For the sponsor: Being able to put forward good people is one of the best ways of cementing your profile as a player in a field. Yes, you do good work and, what’s more, you know the shape and momentum of the disciplinary networks so well that you’re contributing to your institution’s (and discipline’s) value by recruiting from the next generation of scholars.

A sure indication of research leadership and intellectual mentorship is the ability to recognise and develop the research potential of others.

Being able to discern and clearly stand behind a talented early career researcher, particularly if they are in your field, is a shift from the stages of being mentored or seeking role-models to actually being one yourself. This shouldn’t mean, of course, that you don’t retain your own network of mentors and role-models. It would be a sad day if you really thought you were the top of the tree and had nothing more to learn from your peers. In my experience, it’s tragic when someone hits the ranks of the professoriate… and stagnates. It happens all too often.

In her post of March 2012, Proactive Professional Development, Jo VanEvery ends by stating that

sponsorship is the best way to secure challenging assignments and visibility, things that are key to getting promoted and advancing your career. But you need to take that first step to visibility yourself.

This is probably one of the hardest things for many early career researchers to do: Assess their own academic and intellectual value and potential for the next big thing. Cultivating this ability early on, without crossing over into self-aggrandisation, is a delicate balance that’s usefully learned and practiced. With the right sort of sponsorship and delivering on that trust, your career can be seriously boosted.


  1. I think the problem with this idea is that this is what old boys networks always did… There is significant potential for nepotism in sponsorship as well as just the serendipity of who you know and where you are when .. I’m concerned about how to make opportunities and recognition more equitably distributed


  2. Actually, I agree with Pat about this being the major problem. Well, except for the use of the past tense. This IS how things work. Now. And yes, “old boys” do get a huge advantage from this. I think the direction the #femlead chat is going, is towards talking about how to make the processes that are already being used more equitable.

    I know from my involvement in that chat (and some of the articles others shared) that this is a big issue in the private sector and that many companies are working very hard to make this kind of thing more equitable. They are creating formal mentoring programs to (partially) deal with the serendipity issues, for example.

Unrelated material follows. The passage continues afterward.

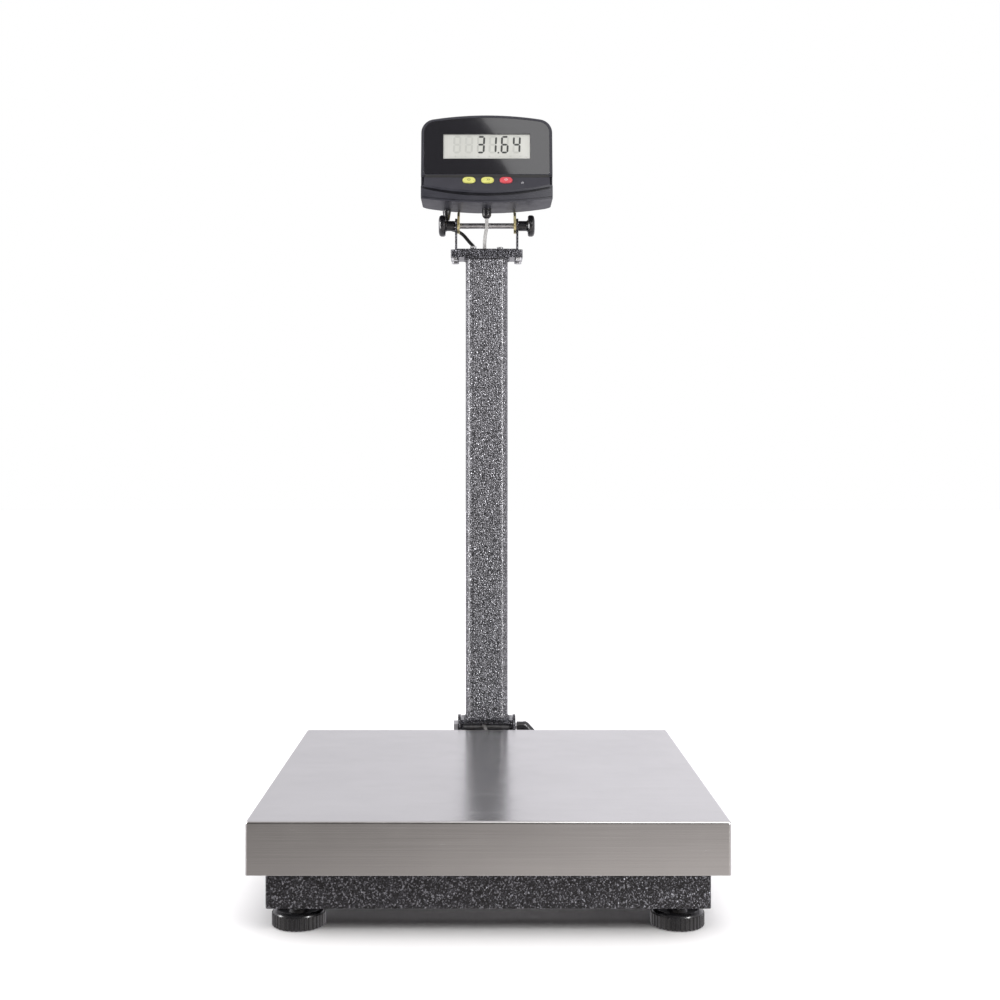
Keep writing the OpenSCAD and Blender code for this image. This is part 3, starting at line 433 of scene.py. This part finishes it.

    Who you know is important all the way through the system. And networking is and will remain an important activity. I think the challenge is really to think about how we make the system more equitable while recognizing that networks are always going to be important in some way.


  3. In theory this is a good idea, but in practice I can see it being very discipline-specific.

    As a sociologist, I would benefit from having people looking out for me, but essentially have that anyway from my academic networks. I get passed on job opportunities quite regularly and have some high-profile colleagues I can put down as a reference. This is the level sponsorship should be about, not creating a democratic deficit through allowing the elite of the field to appoint the younger cohort.

    An issue for me would be the transition from an early-career to an established researcher is the development into an independent researcher. It’s difficult to see how selling myself as someone who has a sponsor convinces people I have an independent research portfolio.

    In Sociology, independence is achievable early in careers. I can understand how in lab-based disciplines it can be difficult to move into PI roles and leading research. Mentorship leading to acknowledgement that someone is ready to progress, in those fields, could well help. Mentorship could also be important in applying for starting grants.

    Networking is an increasingly important part of academic life. Mentoring might create strong ties to established figures, but network theory suggests building a wider network of weaker ties to a variety of academics might be more advantaged. Mentoring has its place, but it shouldn’t be at the expense of people demonstrating they are an independent researcher independently building their own academic networks.


  4. Thanks, Pat + Jo, for your comments.

    I agree that many mechanisms for promotion and reward in academia (and more broadly) are still geared to old boys’ networks and prone to nepotism. When I stumbled across the #femlead stream, I was energised by it because it was taking a proactive stance to the situation. Admittedly, it could be replicating the dynamics of favouritism, but I’d like to think that encouraging academics to cultivate a keener awareness of the strategies and game-playing that take place (no matter how they end up choosing to participate) works in their favour.

    Jo, I agree that networks will always feature and have effects on outcomes within people’s careers. This is inevitable, from references on job applications to ‘kind’ reviews in journals and grant applications, who you know (or, more importantly, who knows you) really counts.